China's power hunger trumps Japan
diplomacy By Jeffrey
Robertson
China recently resolved its
long-festering territorial border disputes with Russia
and made progress in border talks with India,
reinforcing a trend toward responsibility and
pragmatism, consistent with the great power status to
which it aspires. But when it comes to Japan, will
China's hunger for energy resources trump this trend
toward resolving thorny territorial disputes? It seems
so, for now.
On October 14 China and Russia
signed the Supplementary Agreement on the Eastern
Section of the China-Russia Boundary Line, which
effectively concluded agreements on their
4,300-kilometer land border, opening up more favorable
conditions for resource and economic development.
In another dispute that had long been placed on
the "too difficult" pile, China has advanced talks that
soon could result in a landmark agreement with India.
Both sides have expressed a strong desire to swiftly
resolve the border issue. Chinese State Councilor Tang
Jiaxuan on a visit to India last week boldly stated that
China and India must "take forward their cooperation in
various fields to face questions, including those left
over by history, in a flexible and practical manner".

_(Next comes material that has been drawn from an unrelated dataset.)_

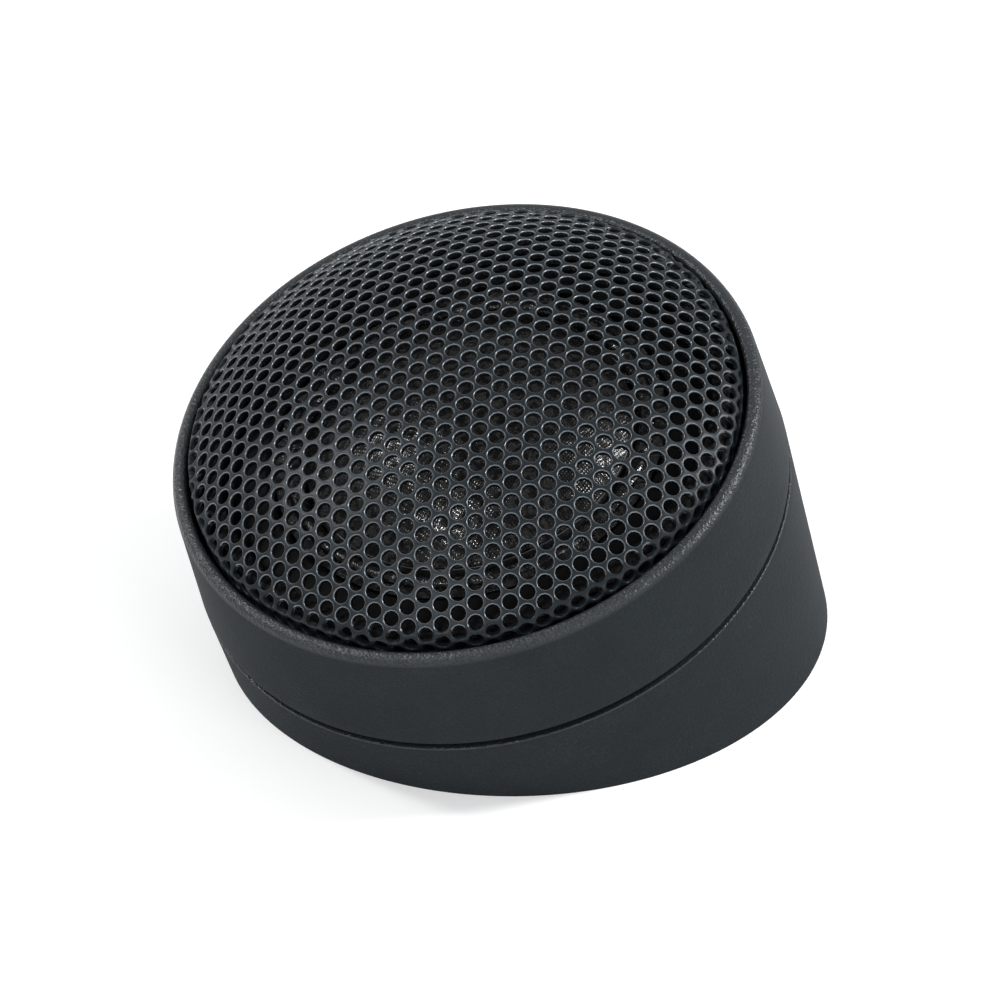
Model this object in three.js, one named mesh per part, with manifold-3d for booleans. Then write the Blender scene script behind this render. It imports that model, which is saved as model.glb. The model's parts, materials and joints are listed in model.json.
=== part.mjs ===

The level of cooperation and understanding in
the China-India relationship has even extended to
Chinese support of India's bid for a permanent seat on
the United Nations Security Council. "India is a major
country in Asia ... China fully understands India's
position and endorses its aspirations ... We also hope
to see that India plays a greater and constructive role
in the UN Security Council," Tang stated.
Canberra-based South Asia analyst Dr Ravi Tomar
told Asia Times Online: "The relationship between India
and China has matured beyond the regional rivalry that
once dominated the relationship." In resolving what has
been a problematic relationship marked by rivalry and
even spoiled by border clashes, Chinese diplomacy has
achieved a new level. Although China's appetite for
energy resources threatens to outweigh the trend toward
great power responsibility epitomized by its dealings
with Russia and India.
Recent talks with Japan,
however, were a dismal failure in even approaching the
resolution of a maritime dispute. On October 26, Kyodo
News service reported that Mitoji Yabunaka, director
general of the Japanese Foreign Ministry's Asian and
Oceanian Affairs Bureau, and Nobuyori Kodaira, head of
the Agency for Natural Resources and Energy, represented
Japan in talks with Cui Tiankai, director general of the
Chinese Foreign Ministry's Asian Affairs Department.

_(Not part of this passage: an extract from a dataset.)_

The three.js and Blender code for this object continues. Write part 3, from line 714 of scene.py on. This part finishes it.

They were attempting to tackle the troublesome maritime
boundary issue at a time when Sino-Japanese relations
already are plagued by other concerns.
The talks
did not achieve any meaningful progress, and Japanese
Trade and Industry Minister Shoichi Nakagawa later told
reporters in Tokyo that he didn't plan to get involved
in any further talks that end without resolution. "I
don't even know why these talks were even held,"

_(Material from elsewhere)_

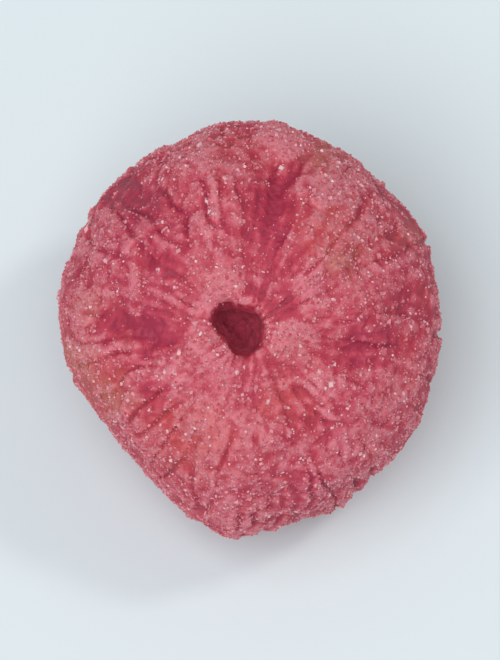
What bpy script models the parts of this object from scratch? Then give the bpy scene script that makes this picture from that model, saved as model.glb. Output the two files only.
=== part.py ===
"""A dried sour cherry, pitted through its stalk end, at its real size.

The fruit is one solid: a plump body whose skin has shrunk into folds around the stalk hole, with
flats where its neighbours pressed on it, resting on the flattest of them. Units are metres and +Z is
up. The stalk end leans towards -Y, and the origin is at the middle of the underside.
"""

import math

import bmesh
import bpy
from mathutils import Matrix, Vector, noise

# The plump body, before it is pressed and folded: its two cross axes, and from the stalk end to the
# blossom end. The stalk axis leans this far from +Z towards -Y.
WIDTH = 0.0184
LENGTH = 0.0203
THICKNESS = 0.0160
LEAN = math.radians(22.0)

# Stalk end: a wide shallow hollow with a narrow three-cornered hole a little to one side
HOLLOW_RADIUS = 0.0034
HOLLOW_DEPTH = 0.0011
HOLE_SHIFT = Vector((-0.0005, 0.0, 0.0))
HOLE_RADIUS = 0.00082
HOLE_DEPTH = 0.0022
HOLE_WALL = 0.00048
HOLE_STRETCH = 0.22
HOLE_STRETCH_TOWARDS = math.radians(-38.0)
HOLE_CORNERS = 0.12
HOLE_CORNER_TOWARDS = math.radians(35.0)

# Underside: how much of the body the resting flat takes off, how softly the skin turns into it, and
# the height at which what is left of that turn is cut off level
BASE_DEPTH = 0.0009
BASE_SOFTNESS = 0.0004
BASE_CUT = 0.0001

# Flats left by neighbouring fruit: azimuth and polar angle in degrees, and depth in metres. Each
# takes most of what stands past it, so that it stays a little domed.
PRESSES = (
    (225, 86, 0.00150),
    (298, 80, 0.00055),
    (44, 70, 0.00020),
    (130, 82, 0.00025),
    (176, 118, 0.00080),
    (350, 122, 0.00070),
    (88, 124, 0.00090),
    (268, 128, 0.00060),
)
PRESS_SOFTNESS = 0.0009
PRESS_SHARE = 0.9

# Folds that run from the stalk end towards the blossom end: azimuth, first and last polar angle and
# bend in degrees, then half width and depth in metres
FOLDS = (
    (74, 13, 52, 12, 0.00120, 0.00080),
    (181, 18, 56, -16, 0.00110, 0.00065),
    (350, 20, 58, 14, 0.00115, 0.00065),
    (130, 34, 80, 20, 0.00095, 0.00045),
    (282, 34, 80, -18, 0.00095, 0.00038),
    (232, 16, 46, 10, 0.00080, 0.00032),
    (312, 14, 42, -12, 0.00075, 0.00034),
    (28, 22, 64, 14, 0.00080, 0.00036),
    (156, 62, 128, -14, 0.00095, 0.00024),
    (212, 98, 144, 12, 0.00090, 0.00040),
    (292, 100, 144, 16, 0.00095, 0.00036),
    (104, 102, 146, -16, 0.00095, 0.00040),
    (66, 92, 140, 10, 0.00085, 0.00040),
    (4, 104, 148, -12, 0.00090, 0.00040),
    (338, 110, 148, 10, 0.00080, 0.00030),
)
FOLD_END = math.radians(14.0)

# The seam that every cherry has down one side, from the stalk end to the blossom end
SEAM_AZIMUTH = math.radians(254.0)
SEAM_HALF_WIDTH = 0.0006
SEAM_DEPTH = 0.00014

# Slow unevenness of the shrunken flesh
UNEVEN_SIZE = 0.0046
UNEVEN_HEIGHT = 0.00042
UNEVEN_DETAIL = 3
UNEVEN_PLACE = Vector((3.1, 7.4, 1.9))

# Mesh: meridians, rings between the two ends, how far the rings gather at the stalk end, and the
# corner past which an edge is shaded sharp
MERIDIANS = 84
RINGS = 46
GATHER = 0.6
SHARP = math.radians(50.0)

STALK_AXIS = Vector((0.0, 0.0, 1.0))

SKIN_COLOUR = (0.48, 0.105, 0.14, 1.0)
SKIN_ROUGHNESS = 0.75


def clear_scene():
    """Removes whatever the scene holds."""
    for obj in list(bpy.data.objects):
        bpy.data.objects.remove(obj, do_unlink=True)


def smoothstep(low, high, value):
    """0 below low, 1 above high, and an even turn between them."""
    share = min(1.0, max(0.0, (value - low) / (high - low)))
    return share * share * (3.0 - 2.0 * share)


def soft_floor(value, softness):
    """The value where it is positive, going softly to 0 where it is negative."""
    return (value + math.hypot(value, softness)) / 2.0


def wrapped(angle):
    """The same angle between -180 and 180 degrees."""
    return (angle + math.pi) % (2.0 * math.pi) - math.pi


def towards(azimuth, polar):
    """Unit vector of an azimuth and of an angle from the stalk axis."""
    flat = math.sin(polar)
    return Vector((flat * math.cos(azimuth), flat * math.sin(azimuth), math.cos(polar)))


def stretched(direction):
    """The point of the plump body in this direction, about its own centre."""
    return Vector((direction.x * WIDTH / 2, direction.y * LENGTH / 2, direction.z * THICKNESS / 2))


def ring_place(direction):
    """Azimuth and polar angle of a point of the plain ball, its rings gathered at the stalk end."""
    polar = direction.angle(STALK_AXIS)
    gathered = GATHER * math.sin(polar) * (1.0 - polar / math.pi)
    return math.atan2(direction.y, direction.x), polar - gathered


def pressed(point, azimuth, polar, depth):
    """The point after a neighbour has flattened the fruit from one side."""
    normal = towards(azimuth, polar)
    reach = stretched(normal).length - depth
    return point - normal * PRESS_SHARE * soft_floor(point.dot(normal) - reach, PRESS_SOFTNESS)


def fold_depth(azimuth, polar, radius):
    """How deep the folds and the seam take the skin in at this place."""
    depth = 0.0
    for middle, first, last, bend, half_width, fold in FOLDS:
        first, last = math.radians(first), math.radians(last)
        along = (polar - first) / (last - first)
        line = math.radians(middle) + math.radians(bend) * (along - 0.5)
        across = wrapped(azimuth - line) * math.sin(polar) * radius
        ends = smoothstep(first - FOLD_END / 2, first + FOLD_END / 2, polar)
        ends *= 1.0 - smoothstep(last - FOLD_END, last + FOLD_END, polar)
        depth += fold * ends * math.exp(-((across / half_width) ** 2))
    across = wrapped(azimuth - SEAM_AZIMUTH) * math.sin(polar) * radius
    return depth + SEAM_DEPTH * math.sin(polar) * math.exp(-((across / SEAM_HALF_WIDTH) ** 2))


def near_stalk(polar):
    """1 on the stalk axis, fading to 0 outside the hollow around it."""
    return math.exp(-((polar * WIDTH / 2 / HOLLOW_RADIUS) ** 2))


def around_hole(azimuth, polar):
    """The polar angle stretched near the hole, so that a ring there follows its uneven edge."""
    stretch = HOLE_STRETCH * math.cos(2.0 * (azimuth - HOLE_STRETCH_TOWARDS))
    corners = HOLE_CORNERS * math.cos(3.0 * (azimuth - HOLE_CORNER_TOWARDS))
    return polar * (1.0 + (stretch + corners) * near_stalk(polar))


def stalk_end_depth(polar):
    """How far the hollow and the hole at the stalk end lie below the plump body."""
    from_axis = polar * WIDTH / 2
    inside = 1.0 - smoothstep(HOLE_RADIUS - HOLE_WALL, HOLE_RADIUS + HOLE_WALL, from_axis)
    return HOLLOW_DEPTH * near_stalk(polar) + HOLE_DEPTH * inside


def skin_point(azimuth, ring_polar):
    """A point of the skin about the fruit's own centre, with the stalk axis along +Z."""
    polar = around_hole(azimuth, ring_polar)
    direction = towards(azimuth, polar)
    point = stretched(direction)
    for press_azimuth, press_polar, depth in PRESSES:
        point = pressed(point, math.radians(press_azimuth), math.radians(press_polar), depth)
    place = point / UNEVEN_SIZE + UNEVEN_PLACE
    uneven = UNEVEN_HEIGHT * noise.fractal(place, 1.0, 2.0, UNEVEN_DETAIL)
    point += direction * (uneven - fold_depth(azimuth, polar, point.length))
    point += HOLE_SHIFT * near_stalk(polar)
    point.z -= stalk_end_depth(ring_polar)
    return point


def settled(point):
    """The point of the leaning fruit once its underside has gone flat."""
    lowest = math.hypot(LENGTH / 2 * math.sin(LEAN), THICKNESS / 2 * math.cos(LEAN))
    return Vector((point.x, point.y, soft_floor(point.z + lowest - BASE_DEPTH, BASE_SOFTNESS)))


def flat_underside(skin):
    """Cuts the skin off level where it has gone flat, and closes it with one flat face."""
    cut = bmesh.ops.bisect_plane(
        skin,
        geom=skin.verts[:] + skin.edges[:] + skin.faces[:],
        dist=1e-7,
        plane_co=(0.0, 0.0, BASE_CUT),
        plane_no=(0.0, 0.0, -1.0),
        clear_outer=True,
    )
    rim = [item for item in cut["geom_cut"] if isinstance(item, bmesh.types.BMEdge)]
    bmesh.ops.edgeloop_fill(skin, edges=rim)


def stand_on_origin(skin):
    """Moves the fruit so that its box stands on the origin."""
    xs = [vertex.co.x for vertex in skin.verts]
    ys = [vertex.co.y for vertex in skin.verts]
    lowest = min(vertex.co.z for vertex in skin.verts)
    middle = Vector(((min(xs) + max(xs)) / 2, (min(ys) + max(ys)) / 2, lowest))
    bmesh.ops.translate(skin, vec=-middle, verts=skin.verts)


def dried_flesh_material():
    """Leathery, sugar-dusted skin of one dull rose red."""
    material = bpy.data.materials.new("sugared_cherry_skin")
    material.use_nodes = True
    shader = material.node_tree.nodes["Principled BSDF"]
    shader.inputs["Base Color"].default_value = SKIN_COLOUR
    shader.inputs["Roughness"].default_value = SKIN_ROUGHNESS
    shader.inputs["Metallic"].default_value = 0.0
    return material


def make_cherry(collection):
    """The whole fruit as one closed mesh."""
    skin = bmesh.new()
    bmesh.ops.create_uvsphere(skin, u_segments=MERIDIANS, v_segments=RINGS, radius=1.0)
    lean = Matrix.Rotation(LEAN, 3, "X")
    for vertex in skin.verts:
        azimuth, polar = ring_place(vertex.co)
        vertex.co = settled(lean @ skin_point(azimuth, polar))
    flat_underside(skin)
    stand_on_origin(skin)
    bmesh.ops.recalc_face_normals(skin, faces=skin.faces[:])
    mesh = bpy.data.meshes.new("dried_cherry")
    skin.to_mesh(mesh)
    skin.free()
    mesh.shade_smooth()
    mesh.set_sharp_from_angle(angle=SHARP)
    mesh.materials.append(dried_flesh_material())
    cherry = bpy.data.objects.new("dried_cherry", mesh)
    collection.objects.link(cherry)


def main():
    clear_scene()
    collection = bpy.data.collections.new("dried_sour_cherry")
    bpy.context.scene.collection.children.link(collection)
    make_cherry(collection)


main()
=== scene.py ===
# %% [markdown]
# This lesson dresses one dried, pitted and sugared sour cherry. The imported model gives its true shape
# and size as a fixed frame, in metres with +Z up, and everything below is built around it: the
# wrinkled skin, the sugar that has dried on it, their materials, and a plain studio to look at it in.

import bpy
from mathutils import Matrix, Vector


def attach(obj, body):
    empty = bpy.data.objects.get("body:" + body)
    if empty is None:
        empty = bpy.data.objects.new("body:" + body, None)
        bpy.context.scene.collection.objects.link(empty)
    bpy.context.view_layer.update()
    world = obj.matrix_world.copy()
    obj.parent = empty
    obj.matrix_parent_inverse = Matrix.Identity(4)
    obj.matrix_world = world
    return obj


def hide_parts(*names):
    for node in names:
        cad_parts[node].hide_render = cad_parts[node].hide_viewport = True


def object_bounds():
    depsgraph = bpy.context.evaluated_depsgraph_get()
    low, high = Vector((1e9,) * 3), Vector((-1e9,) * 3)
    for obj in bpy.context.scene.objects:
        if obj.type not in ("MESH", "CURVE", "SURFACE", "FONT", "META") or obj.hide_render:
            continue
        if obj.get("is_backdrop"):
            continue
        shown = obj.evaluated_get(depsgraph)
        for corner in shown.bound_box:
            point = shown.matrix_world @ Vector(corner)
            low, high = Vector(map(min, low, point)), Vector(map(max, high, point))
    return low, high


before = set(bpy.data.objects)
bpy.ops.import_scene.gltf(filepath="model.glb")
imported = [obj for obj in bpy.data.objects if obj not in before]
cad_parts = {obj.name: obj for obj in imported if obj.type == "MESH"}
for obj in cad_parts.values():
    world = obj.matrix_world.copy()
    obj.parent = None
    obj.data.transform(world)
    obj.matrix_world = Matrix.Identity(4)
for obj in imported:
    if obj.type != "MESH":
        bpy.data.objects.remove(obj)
cad_box = [list(corner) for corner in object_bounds()]

import math
import random
from itertools import product

import bmesh
import bpy
from mathutils import Matrix, Vector

print("frame:", sorted(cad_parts), "box", cad_box)

# %% [markdown]
# A cherry is under 20 mm across, and its sugar grains are a few tenths of a millimetre. Sizes like
# these are easiest to read in millimetres, so the meshes are worked on in millimetres and brought back
# to metres when they are finished. The fruit's own middle, the lean of its stalk end and its radius at
# the girth are needed often, because folds run down from the stalk as meridians run down from a pole.

# %% Sizes that every step shares
MM = 0.001
FRUIT_MIDDLE = Vector((-0.06, 0.29, 7.34))
STALK_LEAN = math.radians(22.0)
GIRTH_RADIUS = 9.2
print("the fruit's middle, in mm:", [round(value, 2) for value in FRUIT_MIDDLE])

# %% [markdown]
# Geometry and material trees are both built in the same way: add a node, plug values or earlier nodes
# into it, and set what it does. Colours are written as the hex values that a colour picker shows,
# which are sRGB, and one function turns them to the linear values that shaders work in.


# %% Helpers for nodes and colours
def add(tree, kind, inputs=(), **settings):
    """Adds a node with its settings, then its inputs by number or name: values, sockets or nodes."""
    node = tree.nodes.new(kind)
    for name, value in settings.items():
        setattr(node, name, value)
    for name, value in inputs.items() if isinstance(inputs, dict) else enumerate(inputs):
        if isinstance(value, bpy.types.Node):
            value = next(output for output in value.outputs if output.enabled)
        if isinstance(value, bpy.types.NodeSocket):
            tree.links.new(value, node.inputs[name])
        else:
            node.inputs[name].default_value = value
    return node


def linear(hex_colour):
    """Linear RGBA of an sRGB hex colour."""
    shares = [int(hex_colour[start : start + 2], 16) / 255 for start in (1, 3, 5)]
    return [s / 12.92 if s <= 0.04045 else ((s + 0.055) / 1.055) ** 2.4 for s in shares] + [1.0]


print("dusty rose is", [round(value, 3) for value in linear("#C46673")])

# %% [markdown]
# The photograph looks down at the fruit at about 68 degrees from level, so that the stalk end, which
# leans 22 degrees, faces the lens. A lens close by would bulge the fruit, so this one stands about
# 57 cm away, where a hand-held camera would, and is long enough to fill the frame.

# %% Camera
VIEW_ELEVATION = math.radians(68.0)
VIEW_DISTANCE = 0.57
FIELD_HEIGHT = 0.031
SENSOR = 36.0
CLIP_START = 0.01

view_target = Vector((0.0, 0.0, cad_box[1][2] / 2))
view_direction = Vector((0.0, -math.cos(VIEW_ELEVATION), math.sin(VIEW_ELEVATION)))
camera_data = bpy.data.cameras.new("studio_camera")
camera_data.sensor_width = SENSOR
camera_data.lens = SENSOR * VIEW_DISTANCE / FIELD_HEIGHT
camera_data.clip_start = CLIP_START
camera = bpy.data.objects.new("studio_camera", camera_data)
camera.location = view_target + view_direction * VIEW_DISTANCE
camera.rotation_euler = (-view_direction).to_track_quat("-Z", "Y").to_euler()
bpy.context.scene.collection.objects.link(camera)
bpy.context.scene.camera = camera
print("lens:", round(camera_data.lens), "mm")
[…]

Nakagawa said, emphasizing their failure.
On a
slightly calmer note, a day after the talks, Chinese
foreign ministry spokesperson Zhang Qiyu, stated,
"China's gas exploration is conducted in our coastal
waters where Japan does not have disputes with us. It is
a normal activity of exercising sovereignty ...
consultation and dialogue are the only correct choice
for resolving the questions related to the East China
Sea."
The issue centers upon the exploitation of
gas reserves in the East China Sea. Both sides claim the
disputed zone as an exclusive economic zone (EEZ), which
under the United Nations Convention on the Law of the
Sea can be drawn 200 nautical miles from a state's
shoreline. But with significantly less than 400 miles
between the two states, both sides have fortified
themselves behind the most advantageous alternate
definition. China supports a demarcation line drawn
where the continental shelf ends, close to the Japanese
shoreline of Okinawa, while Japan supports the median
line.
The Australian Bureau of Agricultural and
Research Economics notes that the Chinese government has
prioritized the use of liquefied natural gas (LNG) as an
alternative to the use of coal with its associated
environmental risks and problems. "China's tenth
Five-Year Plan for National Social and Economic
Development makes it clear that natural gas will play an
expanded role in meeting the country's energy demand,"
the bureau said.
"LNG offers flexibility of
supply and can be a more cost effective source of supply
than pipelines in the early stages of gas demand
buildup," it said. For China this will alleviate
medium-term energy security challenges until longer-term
projects, such as international gas pipelines and
nuclear-based electricity generation, are
realized.
In October 2003, China started
developing the Chunxiao gas field, which lies just
within the Chinese side of the Japanese-recognized
median line, and well within the Chinese recognized
continental shelf limits. The development of the
Chunxiao field has continued despite the pullout in
September 2004 of two major Western oil companies, Unoco
and Shell. They reportedly were wary of both the
questionable commercial value of the project and the
potential Sino-Japanese diplomatic fallout that could
obstruct development.
If China continues to
develop the Chunxiao gas field on schedule, production
will commence by mid-2005. Japan fears that when this
occurs, the Chunxiao field may eventually siphon off
what little natural energy resources exist under
Japanese territory.
The greatest difference
between China's relationship with India and that with
Japan is not the obvious historical animosity - it is
the very real contemporary rivalry over readily
exploitable energy resources.
China's hunger for
energy is threatening a similar diplomatic challenge in
the South China Sea, ironically, one in which China
fears its own resources may be siphoned off, just as
Japan fears it will lose its own resources to Chinese
development of the Chunxiao field.
In all
aspects, the East China Sea dispute is remarkably
similar to the more than a handful of maritime disputes
China has had with Malaysia, Brunei, Vietnam and the
Philippines over the Spratly Islands and with Indonesia
over the Natuna Islands in the South China Sea. Disputes
with Vietnam over South China Sea claims have even
resulted in armed conflict on no less than four separate
occasions.
A pragmatic solution that resolved
the immediate threat of further conflict in the South
China Sea was achieved in 2002. The Code of Conduct in
the South China Sea signed by China and the Association
of South East Asian Nations (ASEAN) on November 2, 2002,
committed the parties to the principle of peaceful
coexistence and to refraining from actions that could
complicate or escalate disputes. Chinese Vice Foreign
Minister Wang Yi described the agreement at the time as
a move to build "mutual trust in the resolution of
problems on the issue of sovereignty".
However,
on October 21, Chinese Foreign Ministry spokesperson
Zhang Qiyue expressed concern that Vietnam, in her
words, had not lived up to the code of conduct, by
inviting public bidding for oil and gas exploration in
disputed areas of the South China Sea. "It [Vietnam]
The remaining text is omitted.